In the case of the Fox Canyon Groundwater Management Agency, its temporary water well moratorium — Emergency Ordinance E — was adopted in April 2014. Since then, GMA officials and farming interests have met together and are expected to reach an agreement by March of next year that will cut well water usage by 20 percent, according to Lynn Jensen, executive director of VC-COLAB. In a statement, Jensen details how Fox Canyon performed a “stakeholder driven process” that “stands in stark contrast” to the process used by the County Board of Supervsors.
But, according to Bennett, the process at Fox Canyon is not comparable because that agency has the ability to issue penalties for problems such as overuse, while the county does not.
In a letter addressed to Supervisor Bennett, Ventura County Farm Bureau CEO John Krist wrote that the ordinance targets the agriculture industry since it cannot be applied to municipal wells, which are state entities and thus not subject to county ordinances.
“Among the stated purposes of the moratorium is to ‘stabilize groundwater extractions’ in the county’s four major watersheds, but this cannot be accomplished by restricting only one of many categories of pumpers in just a subset of these watersheds,” Krist wrote. “It is unfair to impose the entire burden of attempting to accomplish this objective on farmers and ranchers while exempting urban residents from compliance.”
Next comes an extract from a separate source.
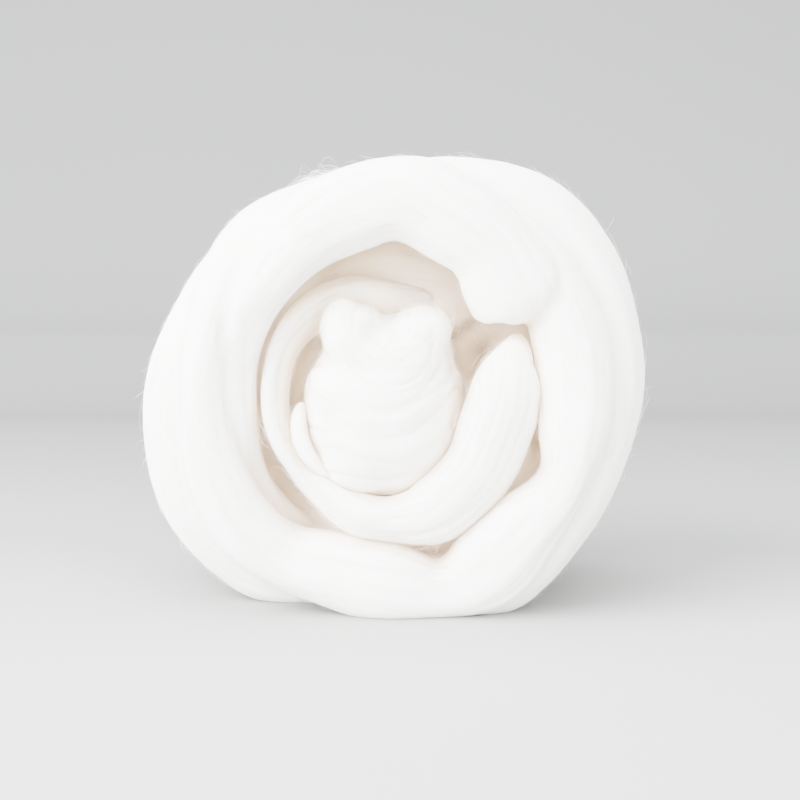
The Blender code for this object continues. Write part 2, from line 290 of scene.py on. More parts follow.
BORDER_ROUNDS = 10  # rounds of averaging that even out the turns' borders
FLOW_ROUNDS = 8  # the same for the fibres' direction
CREASE_ROUNDS = 4  # the same for the creases' sides
CREASE_GAIN = 2.2  # what brings a crease's middle back to 1 after those
# The shelter, how closed in each point is, sets the painted shade and painted glow of the
# wool.
SHELTER_STEP = 10  # every how many points the shelter is worked out
SHELTER_WAYS = 24  # directions looked in from each of those
SHELTER_LIFT = 2.5  # how far off the surface the look starts
SHELTER_REACH = 40.0  # how far the look reaches
SHELTER_ROUNDS = 10  # rounds of averaging that even out the shelter
TINY = 1e-9

# The fibres. A range of lengths or radii says which share of its setting a fibre gets.
SHOWN_WITHIN = 2.6  # depth in the solid past which a point is buried
SHOWN_ABOVE = 1.5  # height under which a point touches the floor
FRONT_ENDS = -18.0  # the place along Y that parts the rim from the coil
FLOOR_CLEARANCE = 0.15  # least height of a fibre's middle
FIBRE_SIDES = 3
FIBRE_WELD = 0.0005  # how near the points of a fibre's tip are joined
ROUTE_STEPS = 10  # steps in which a lying lock follows the flow
ROUTE_LEAST = 5  # the fewest points of a lock that is kept
ROUTE_STRAY = 1.2  # how far from the skin a lock may step
ROUTE_MEMORY = 0.5  # share of its last direction that a lock holds on to
SPARE_STARTS = 3  # starts tried for each lock that is asked for
LOCK_SWING = 0.07  # radians by which locks turn off the flow
LOCK_LENGTHS = (0.5, 1.6)
LOCK_RADII = (0.5, 1.5)
LOCK_LIFTS = (-0.9, 0.1)  # how far a lock's middle lies over the skin, by its radius
HALO_SEED = 21
HALO_CORNERS = 8  # points along a fibre of the halo
FUZZ_CORNERS = 5  # points along a fibre of the fuzz
HALO_SHARE = 118000.0  # points of the pieces' meshes that share the halo's fibres
HALO_SWING = 0.5  # radians by which fine fibres turn off the flow
HALO_LENGTHS = (0.5, 1.7)
HALO_RADII = (0.6, 1.5)
HALO_HEIGHT = (1.6, 0.6)  # shape and scale of the spread of the fibres' heights
LOOP_SHARE = 0.5  # share of the fine fibres that lie down again as loops
END_RISE = 1.6  # how late a free end rises
CURL_TURNS = (0.6, 1.8)  # half turns of a fine fibre's curl
CURL_WIDTH = 0.22  # how wide it curls, by its length
HALO_SINK = 0.1  # depth in the wool at which a fine fibre starts
HALO_BEFORE = 0.2  # share of a fine fibre that lies before its point
TUFT_SPREAD = 6.0  # degrees and millimetres a tuft's fibres spread over
TUFT_DEPTH = 6.0  # how far inside the outline a tuft may start

# A place where the fibres stand off the ball as a tuft: its clock angle, its place along
# Y, how far its fibres stand off and how many they are.
Tuft = namedtuple("Tuft", "angle y stand fibres")
TUFTS = table_of(Tuft, (107, -14, 1.7, 240), (-9, -12, 1.5, 150))

# A place deep in the ball whose wool is painted darker, a painted shade where it gets less
# light than the look around it tells: its middle, the radius around it, and the share by
# which its wool counts as deeper.
Shade = namedtuple("Shade", "x y height radius more")
PAINTED_SHADES = table_of(Shade, (26, -22, 80.5, 15.5, 1.5), (17, -26, 98, 20, 0.35))
MOST_SHELTER = 0.8  # the most that the look around a point gives
FULL_PAINTED_GLOW = 0.95  # shelter at which the painted glow is at its strongest

# How dense the wool's streaks are along, across and through the strand, to the metre.
Streaks = namedtuple("Streaks", "fine wide")
COMBED_STREAKS = Streaks((30.0, 900.0, 900.0), (8.0, 220.0, 220.0))
LOOSE_STREAKS = Streaks((600.0, 600.0, 600.0), (60.0, 60.0, 60.0))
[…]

The letter also stated that while some groundwater basins are falling, “it is incorrect to characterize them all as being in a state of critical overdraft that necessitates immediate action under an urgency adoption procedure.”
It stated that evidence supporting the CQEA exemptions are not found in the record, and the new ban will make the Sustainable Groundwater Management Act difficult to implement due to a loss of trust from farmers.